Beware of FCRA Class-Action Lawsuits

The federal Fair Credit Reporting Act (FCRA) regulates employment screening and outlines consent, disclosure, and notice requirements for employers that use third parties to conduct background checks on job applicants and employees.

FCRA compliance involves “a lot of byzantine steps,” and many U.S. states have their own additional requirements, Rosen noted.




Under FCRA, claimants in a class-action lawsuit can ask for damages of $1,000 per person, which Rosen said can add up quickly. Additionally, claimants commonly ask for attorney’s fees, court costs, and punitive damages, which are meant to punish the employer and deter future wrongdoing.

Class-action participants may pursue penalties for basic FCRA violations, such as failing to use FCRA forms or provide applicants with proper notice before making an adverse decision based on the results of the investigation.

“Millions and millions of dollars have exchanged hands because of these things,” Rosen said. He suggested that employers ensure all their forms have been reviewed by legal counsel, because it’s ultimately the employer’s—not the screening firm’s—duty to use compliant forms.
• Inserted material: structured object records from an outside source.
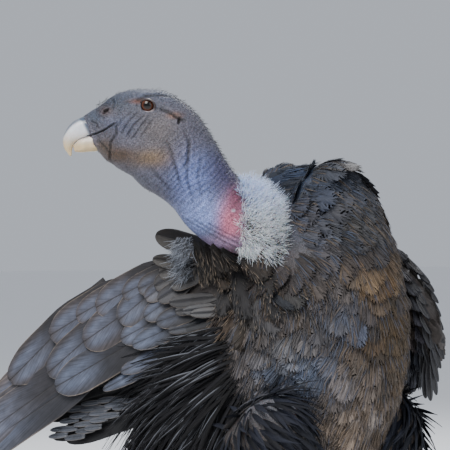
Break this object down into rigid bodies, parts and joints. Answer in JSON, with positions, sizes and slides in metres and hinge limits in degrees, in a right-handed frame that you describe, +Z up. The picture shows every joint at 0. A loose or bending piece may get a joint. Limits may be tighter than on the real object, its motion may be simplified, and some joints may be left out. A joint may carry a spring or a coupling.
{
  "type": "andean condor",
  "caption": "Life-size still model of a large soaring vulture at rest on its folded legs, wings drooped, looking back over its right wing.",
  "frame": {"origin": "on the floor, under the middle of the bird's box", "axes": "+Z up, the breast faces -Y, and the bird's left side is +X"},
  "size_m": [0.615, 0.885, 0.5462],
  "materials": {
    "plumage": "soft brown-black body feathers, mottled with brown and ochre on the breast",
    "quill": "smooth grey-brown vanes with pale brown edges and a dark shaft",
    "down": "white woolly down",
    "bare_skin": "wrinkled grey-mauve skin with sparse black bristles, violet and red low on the neck",
    "horn": "ivory horn, satin",
    "eye": "wet, red-brown iris with a black pupil",
    "leg": "grey scaly skin, matt",
    "claw": "dark horn, satin"
  },
  "bodies": {
    "root": {"bill_lower": "horn", "bill_upper": "horn", "claw_left_hind": "claw", "claw_left_inner": "claw", "claw_left_middle": "claw", "claw_left_outer": "claw", "claw_right_hind": "claw", "claw_right_inner": "claw", "claw_right_middle": "claw", "claw_right_outer": "claw", "eye_left": "eye", "eye_right": "eye", "foot_left": "leg", "foot_right": "leg", "head": "bare_skin", "neck": "bare_skin", "ruff": "down", "tail": "quill", "tarsus_left": "leg", "tarsus_right": "leg", "thigh_left": "plumage", "thigh_right": "plumage", "torso": "plumage", "wing_left": "quill", "wing_right": "quill"}
  },
  "joints": []
}
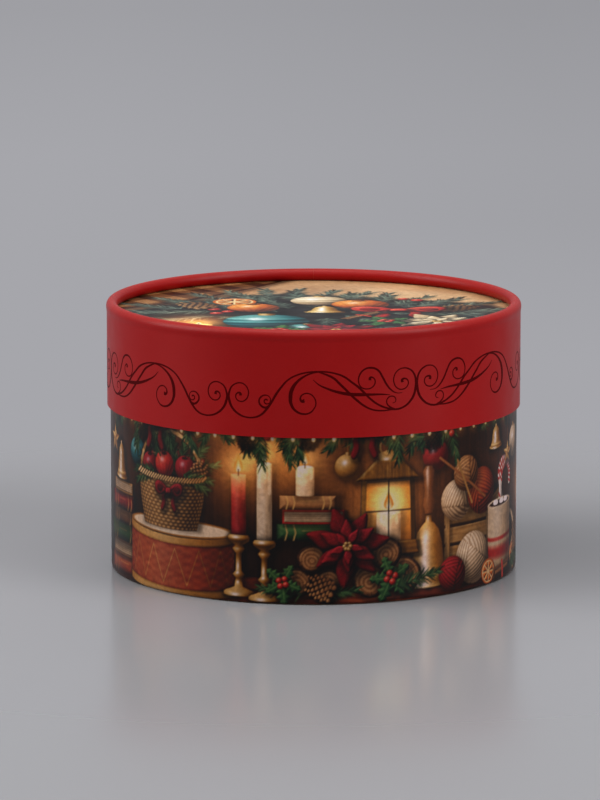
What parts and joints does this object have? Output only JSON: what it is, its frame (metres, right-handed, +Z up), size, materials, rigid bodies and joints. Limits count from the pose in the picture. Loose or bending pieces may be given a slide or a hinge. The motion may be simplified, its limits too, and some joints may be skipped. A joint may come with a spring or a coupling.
{
  "type": "cylindrical gift tube box",
  "caption": "Short round gift box of rolled board: printed base, red telescoping lid with a rolled rim round a recessed picture disc, lifts straight off.",
  "frame": {"origin": "centre of the ring that the base stands on, at table level", "axes": "+Z up along the box's axis; the front of the print faces -Y and the paper seams are at +Y; +X to the right seen from the front"},
  "size_m": [0.1508, 0.1508, 0.098],
  "materials": {
    "wall_board": "raw rolled board, matte",
    "disc_board": "grey board, matte",
    "printed_paper": "printed art paper, satin laminate",
    "red_paper": "deep red printed paper, matte laminate",
    "liner_paper": "uncoated off-white paper"
  },
  "bodies": {
    "base": {"base_board_tube": "wall_board", "base_printed_wrap": "printed_paper", "base_liner": "liner_paper", "base_disc": "disc_board", "base_disc_inside_facing": "liner_paper"},
    "lid": {"lid_board_tube": "wall_board", "lid_wrap": "red_paper", "lid_liner": "liner_paper", "lid_disc_inside_facing": "liner_paper", "lid_disc": "disc_board", "lid_top_print": "printed_paper"}
  },
  "joints": [
    {"name": "lid_lift", "type": "slide", "parent": "base", "child": "lid", "axis": [0, 0, 1], "range_m": [0, 0.12]}
  ]
}
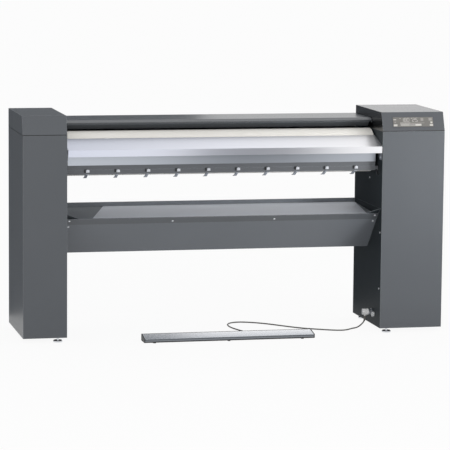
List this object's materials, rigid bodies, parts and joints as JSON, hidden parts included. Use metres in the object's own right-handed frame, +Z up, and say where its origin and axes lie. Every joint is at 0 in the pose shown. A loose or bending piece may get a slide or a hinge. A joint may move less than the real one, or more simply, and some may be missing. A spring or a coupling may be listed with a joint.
{
  "type": "flatwork ironer",
  "caption": "Roller ironer for flat linen: padded roller between two columns, swinging heated bed, feed table, laundry tray and a cabled foot bar on the floor.",
  "frame": {"origin": "centre of the footprint on the floor, foot bar included", "axes": "+X along the roller to the wide control column, +Y from the front to the back, +Z up"},
  "size_m": [2.034, 0.58, 1.061],
  "materials": {
    "casing_paint": "satin powder coat",
    "inner_paint": "smooth gloss",
    "frame_paint": "matte",
    "bright_sheet": "satin anodised",
    "cast_shoe": "machined",
    "steel": "zinc plated",
    "cloth": "woven",
    "felt": "needled felt",
    "rubber": "matte",
    "plastic": "fine texture",
    "pale_plastic": "smooth",
    "display": "gloss",
    "motor": "satin"
  },
  "bodies": {
    "stand": {"bed_motor": "motor", "bed_pivot_pins": "steel", "cable_plug": "plastic", "cable_socket": "steel", "casing_screws": "steel", "control_unit": "plastic", "cover_end_plates": "inner_paint", "display_glass": "display", "drive_belt": "rubber", "drive_motor": "motor", "feed_table": "bright_sheet", "foot_bar_base": "plastic", "foot_bar_ends": "plastic", "foot_bar_gland": "plastic", "foot_bar_pads": "rubber", "foot_bar_switches": "plastic", "foot_cable": "rubber", "guard_pins": "steel", "guard_switch": "plastic", "left_cap": "casing_paint", "left_front_panel": "casing_paint", "left_inner_panel": "inner_paint", "left_side_frame": "frame_paint", "levelling_feet": "steel", "outer_panels": "casing_paint", "panel_plugs": "pale_plastic", "rear_cross_beam": "frame_paint", "rear_panels": "casing_paint", "right_cap": "casing_paint", "right_front_panel": "casing_paint", "right_inner_panel": "inner_paint", "right_side_frame": "frame_paint", "roller_bearings": "steel", "roller_cover": "casing_paint", "table_brackets": "steel", "tray_cross_beam": "frame_paint", "tray_edge_strip": "casing_paint", "tray_end_plates": "inner_paint", "tray_floor": "casing_paint", "tray_front_panel": "casing_paint", "tray_screws": "steel", "tray_slide_plate": "bright_sheet"},
    "roller": {"roller_drum": "steel", "roller_padding": "felt", "roller_cloth": "cloth", "roller_pulley": "steel"},
    "motor_output": {"motor_pulley": "steel"},
    "bed": {"bed_shoe": "cast_shoe", "bed_heaters": "steel", "bed_insulation": "felt", "bed_casing": "bright_sheet", "bed_beam": "casing_paint", "stripper_fingers": "steel", "stripper_bolts": "steel", "bed_arms": "steel", "bed_sector": "steel"},
    "pinion": {"bed_pinion": "steel"},
    "guard": {"finger_guard": "casing_paint"},
    "tread": {"foot_bar_tread": "bright_sheet"}
  },
  "joints": [
    {"name": "roller_spin", "type": "hinge", "parent": "stand", "child": "roller", "pos_m": [-0.05, 0.013, 0.867], "axis": [1, 0, 0], "continuous": true},
    {"name": "motor_spin", "type": "hinge", "parent": "stand", "child": "motor_output", "pos_m": [-0.05, 0.2, 0.622], "axis": [1, 0, 0], "continuous": true},
    {"name": "bed_swing", "type": "hinge", "parent": "stand", "child": "bed", "pos_m": [-0.05, 0.043, 0.677], "axis": [1, 0, 0], "range_deg": [0, 8]},
    {"name": "pinion_spin", "type": "hinge", "parent": "stand", "child": "pinion", "pos_m": [-0.05, 0.043, 0.5], "axis": [1, 0, 0], "range_deg": [-45, 0]},
    {"name": "guard_tilt", "type": "hinge", "parent": "stand", "child": "guard", "pos_m": [-0.05, 0.015, 1.007], "axis": [1, 0, 0], "range_deg": [0, 6], "stiffness_Nm_per_rad": 2, "springref_deg": -2.86},
    {"name": "tread_press", "type": "hinge", "parent": "stand", "child": "tread", "pos_m": [-0.05, -0.22, 0.021], "axis": [1, 0, 0], "range_deg": [0, 3], "stiffness_Nm_per_rad": 40, "springref_deg": -1.72}
  ],
  "couplings": [
    {"joint": "motor_spin", "follows": "roller_spin", "ratio": 3},
    {"joint": "pinion_spin", "follows": "bed_swing", "ratio": -5.5556}
  ]
}
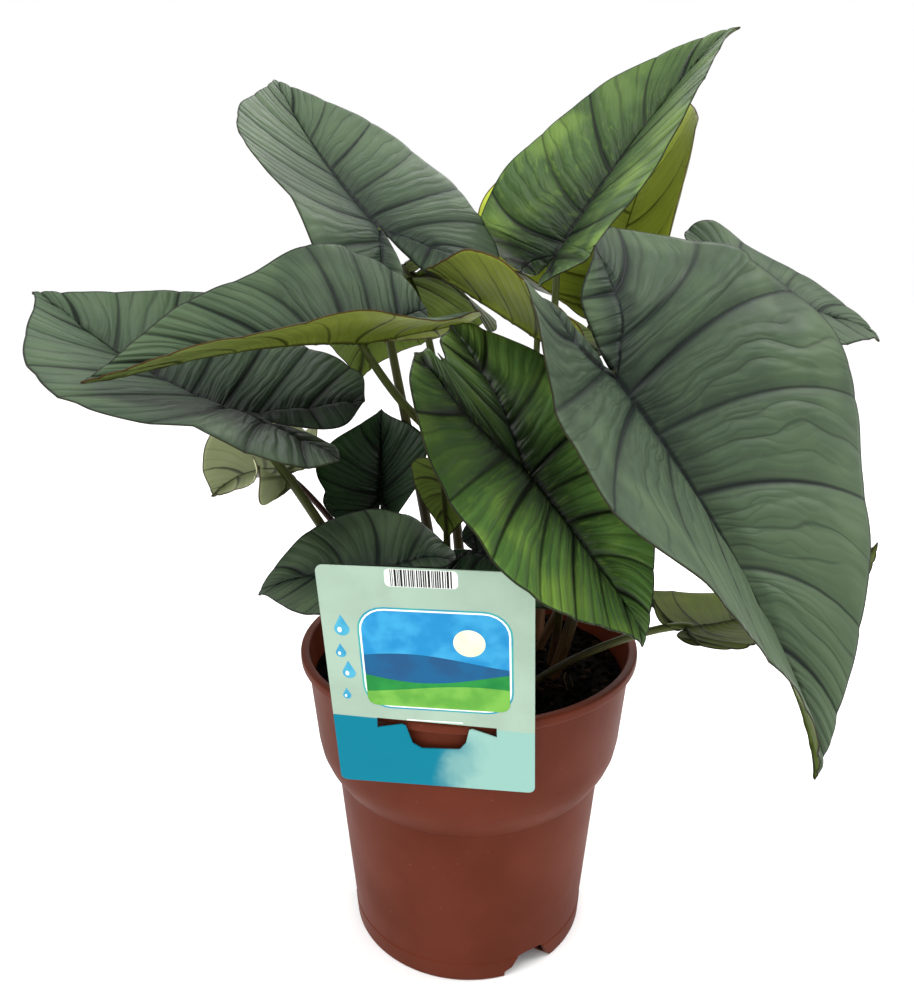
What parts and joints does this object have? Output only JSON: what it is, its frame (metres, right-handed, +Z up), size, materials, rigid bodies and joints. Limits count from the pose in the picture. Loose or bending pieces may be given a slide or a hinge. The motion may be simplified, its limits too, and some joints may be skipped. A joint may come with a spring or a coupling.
{
  "type": "potted alocasia plant",
  "caption": "Leafy alocasia with arrow-shaped, quilted leaves on long petioles, growing from a brown nursery pot with a care tag hooked over its rim.",
  "frame": {"origin": "centre of the pot's underside, on the surface the pot stands on", "axes": "+Z up along the pot's axis, -Y the way the care tag faces (the front), +X to the right seen from the front"},
  "size_m": [0.4154, 0.3563, 0.4636],
  "materials": {
    "leaf_sage": "semi-matt living leaf, grey-green quilted upper face with a soft sheen",
    "leaf_bright": "semi-gloss living leaf, bright green quilting between dark veins",
    "leaf_dark": "semi-gloss living leaf, dark blue-green",
    "leaf_underside": "smooth olive to yellow-green underside with thin dark veins",
    "petiole": "smooth olive-brown stalk",
    "petiole_plum": "smooth purple-brown stalk",
    "pot": "matt terracotta-brown moulded plastic with faint dust",
    "soil": "damp dark potting mix of bark, peat and fibres",
    "tag": "printed thin plastic card, satin"
  },
  "bodies": {
    "root": {"blade_front_right": "leaf_sage", "petiole_front_right": "petiole", "blade_top_right": "leaf_bright", "petiole_top_right": "petiole", "blade_back_right": "leaf_underside", "petiole_back_right": "petiole", "blade_top_left": "leaf_sage", "petiole_top_left": "petiole", "blade_centre": "leaf_bright", "petiole_centre": "petiole", "blade_left_folded": "leaf_sage", "petiole_left_folded": "petiole", "blade_left_low": "leaf_sage", "petiole_left_low": "petiole", "blade_inner_dark": "leaf_dark", "petiole_inner_dark": "petiole_plum", "blade_front_left": "leaf_sage", "petiole_front_left": "petiole", "blade_centre_folded": "leaf_underside", "petiole_centre_folded": "petiole", "blade_right_back": "leaf_sage", "petiole_right_back": "petiole", "blade_right_low": "leaf_underside", "petiole_right_low": "petiole", "blade_far_left": "leaf_underside", "petiole_far_left": "petiole_plum", "blade_back_left": "leaf_underside", "petiole_back_left": "petiole", "blade_small_hanging": "leaf_underside", "petiole_small_hanging": "petiole", "blade_low_centre": "leaf_dark", "petiole_low_centre": "petiole_plum", "pot": "pot", "soil": "soil", "tag": "tag"}
  },
  "joints": []
}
Review Requirements of “Ban-the-Box” Laws

A number of states, counties, and municipalities have some form of “ban-the-box” laws that prohibit employers from asking about criminal history on job applications. Employers in these jurisdictions must wait until a later point in the hiring process to ask.

These laws are meant to combat the stigma attached to incarceration. Rosen noted that employment is the number one tool used to reduce recidivism—the tendency of a person with a criminal record to reoffend.

Understand Limits on Credit and Salary History Inquiries

“Don’t use credit reports across the board,” Rosen said. Some U.S. states prohibit the use of credit reports for hiring decisions, and others have very specific rules on how employers can obtain and use such reports.

Employers should be able to show the business necessity and job relevancy of credit history information.

Additionally, employers should be aware of state and local laws that ban or limit questions about salary history. Determining a new hire’s pay based on prior compensation may perpetuate disparities, Rosen explained.

These laws are meant to combat gender discrimination and other forms of bias that result in pay inequity.